2015 APR – MEXICO CITY BASILICA

The Virgin of Guadalupe imprinted on Juan's cloak - hangs in the (new) basilica now

The Virgin of Guadalupe imprinted on Juan’s cloak – hangs in the (new) basilica now

I had earlier decided to visit Mexico City when I reached Acapulco by taking a road trip inland.  Even though I didn’t make it to Acapulco this month, Francisco and I took the bus anyway.

This metropolis is home to 30 million people, and is quite the madhouse!  It is also the first city I saw where everyone in the streets wore corporate clothes – both the men and women wearing mostly black or grey smart suits – much like New York.  We tourists stuck out like sore thumbs with our shorts and t-shirts.

The new basilica on the left of the square which can house thousands for a service - they all stand because there is no seating.

The new basilica on the left of the square which can house thousands for a service – they all stand because there is no seating.

Not being Catholic, I thought all large churches of a certain shape and decoration, were called cathedrals. Apparently not. Seems regardless of the size and beauty, only one church in a city is decreed to be The Cathedral and has oversight control of all the other churches regardless of their ornateness.

Chapels, on the other hand, are supposed to be small and plain housing only an image of the Virgin to whom you pray. However, we saw some extraordinarily ornate chapels in Mexico City and surrounds.

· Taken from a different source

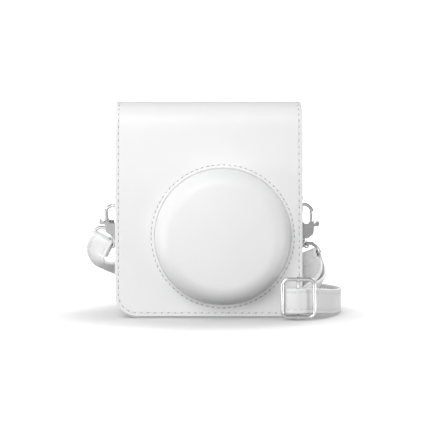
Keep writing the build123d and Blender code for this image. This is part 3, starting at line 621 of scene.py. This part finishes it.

Aerial photo of the square with the new basilica on the left (green roof).   Copyright MxCty tourist site

Aerial photo of the square with the new basilica on the left (green roof).
Copyright MxCty tourist site

The Mexico City basilica is in a large square near the hill and waterfall where the Virgin appeared, twice.  The square also has a number of other beautifully ornate churches and chapels, though none of them bear the title “Cathedral”.

THE BASILICA

There is a legend that on Dec 9th 1531 the Virgin appeared to an indigenous indian near the waterfall and commanded him to “go to the palace of the bishop of Mexico, and you will say to him that I manifest my great desire, that here on this plain a temple be built to me.”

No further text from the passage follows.